According to the Celtic players, Stein told his players to "go out and enjoy themselves" at the start of the match.
But it could all have turned out very differently. Within minutes of kick-off defender Jim Craig felled Renato Cappellini and Alessandro Mazolla netted the resulting penalty.
Milan held onto their early lead until half-time. But shortly after the break Celtic full-back Tommy Gemmel scored the equaliser
The goal gave Celtic the inspiration the players needed. They continued to attack the Italian goal until Gemmel again stormed up the left wing, passed back to Bobby Murdoch who sent a powerful shot towards the goal which was deflected into the net by Stevie Chalmers to give the Glasgow side a 2-1 lead.
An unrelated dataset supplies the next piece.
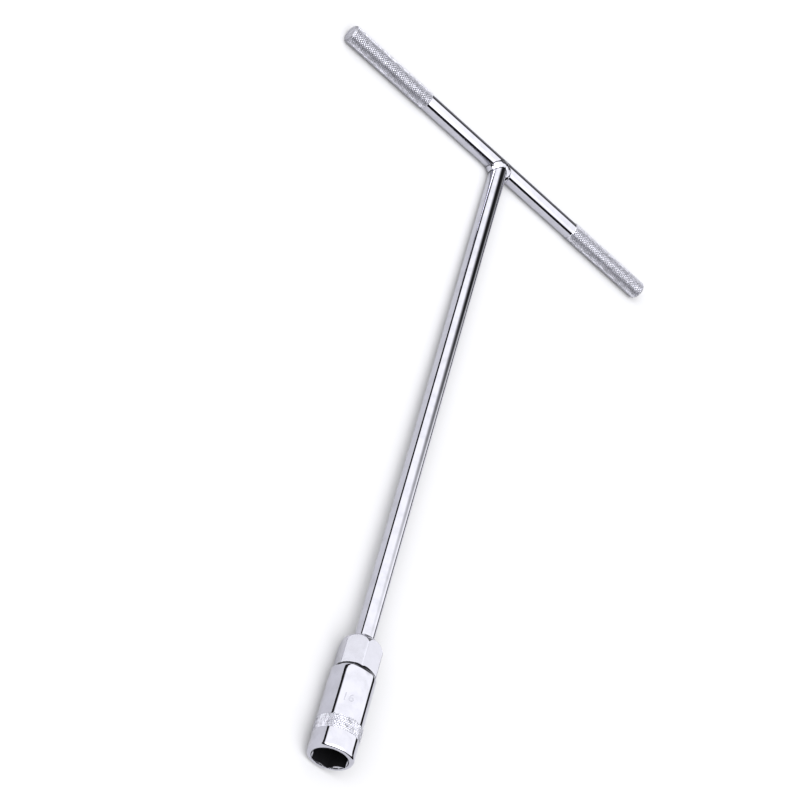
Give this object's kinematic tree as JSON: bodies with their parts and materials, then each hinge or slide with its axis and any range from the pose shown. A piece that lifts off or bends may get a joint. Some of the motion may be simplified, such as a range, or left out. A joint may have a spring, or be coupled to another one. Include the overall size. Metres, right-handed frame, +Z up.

The celebrations began immediately and although the Portuguese police feared the crowd would get out of control, there was no hooliganism.
But the chaos inside the stadium meant that the Celtic players could not be presented with the trophy on the pitch.
Instead club captain Billy McNeill had to be ushered round the outside of the stadium under armed escort. He then climbed the stairs to the presentation podium where he finally held the trophy aloft to enormous cheers from the crowd.
Jubilant fans danced in the streets of Glasgow after hearing of their club's 2-1 win .
The team is expected to fly into Abbotsinch Airport in Glasgow tomorrow night, from where they will drive to Celtic Park for a heros' welcome from fans.
The Celtic victory is regarded as the greatest in the Scottish club's history.
The 11 players became known as the Lisbon Lions - the first non-Latin side to win the European championships.
The team players were all born within a 30-mile radius of Glasgow.
They flew into Glasgow the following day and were transported by coach to Celtic Park where an estimated 50,000 people had packed into the grandstand and terraces to greet their heros.
Jock Stein was credited with creating the winning side. He had joined as manager in March 1965 and within weeks Celtic had won the Scottish Cup for the first time in 11 years - they had previously been beaten in four finals.
He led the team to many more triumphs - including a second European cup final four years later, but the team lost to Dutch side Feyenoord Rotterdam.